Tudo isso me perturbava porque eu pensara até então que, de certa forma, toda minha evolução conduzira lentamente a uma espécie de não-precisar-de-ninguém. Até então aceitara todas as ausências e dizia muitas vezes para os outros que me sentia um pouco como um álbum de retratos. Carregava centenas de fotografias amarelecidas em páginas que folheava detidamente durante a insônia e dentro dos ônibus olhando pelas janelas e nos elevadores de edifícios altos e em todos os lugares onde de repente ficava sozinho comigo mesmo. Virava as páginas lentamente, há muito tempo antes, e não me surpreendia nem me atemorizava pensar que muito tempo depois estaria da mesma forma de mãos dadas com um outro eu amortecido — da mesma forma — revendo antigas fotografias.
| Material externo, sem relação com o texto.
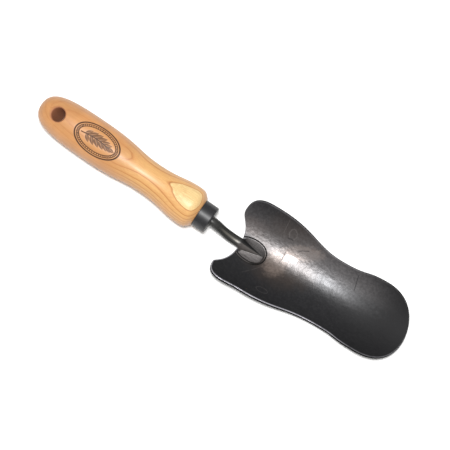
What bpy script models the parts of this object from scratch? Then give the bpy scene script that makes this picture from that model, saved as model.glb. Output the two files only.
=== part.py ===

Mas o que me doía, agora, era um passado próximo.

Não conseguia compreender como conseguira penetrar naquilo sem ter consciência e sem o menor policiamento: eu, que confiava nos meus processos, e que dizia sempre saber de tudo quanto fazia ou dizia. A vida era lenta e eu podia comandá-la. Essa crença fácil tinha me alimentado até o momento em que, deitado ali, no meio da manhã sem sol, olhos fixos no teto claro, suportava um cigarro na mão direita e uma ausência na mão esquerda. Seria sem sentido chorar, então chorei enquanto a chuva caía porque estava tão sozinho que o melhor a ser feito era qualquer coisa sem sentido. Durante algum tempo fiz coisas antigas como chorar e sentir saudade da maneira mais humana possível: fiz coisas antigas e humanas como se elas me solucionassem. Não solucionaram. Então fui penetrando de leve numa região esverdeada em direção a qualquer coisa como uma lembrança depois da qual não haveria depois. Era talvez uma coisa tão antiga e tão humana quanto qualquer outra, mas não tentei defini-la. Deixei que o verde se espalhasse e os olhos quase fechados e os ouvidos separassem do som dos pingos da chuva batendo sobre os telhados de zinco uma voz que crescia numa história contada devagar como se eu ainda fosse menino e ainda houvesse tias solteironas pelos corredores contando histórias em dias de chuva e sonhos fritos em açúcar e canela e manteiga.

(Iniciação, Caio Fernando Abreu)

terça-feira, 1 de julho de 2008

Desculpas.

Só agora acabo de me dar conta do equivoco que cometi. Não o fiz de propósito, Renata. Aconteceu, na verdade, porque eu fui colar o trecho do Nietzche para manter o diálogo e na hora deu um problema que eu tive que digitar tudo de novo. Ai inconscientemente eu absorvi o 'então' que eu quis tanto enfatizar, ao seu 'nome'. Resultado: confusão. Resta-me aqui apenas pedir seu perdão.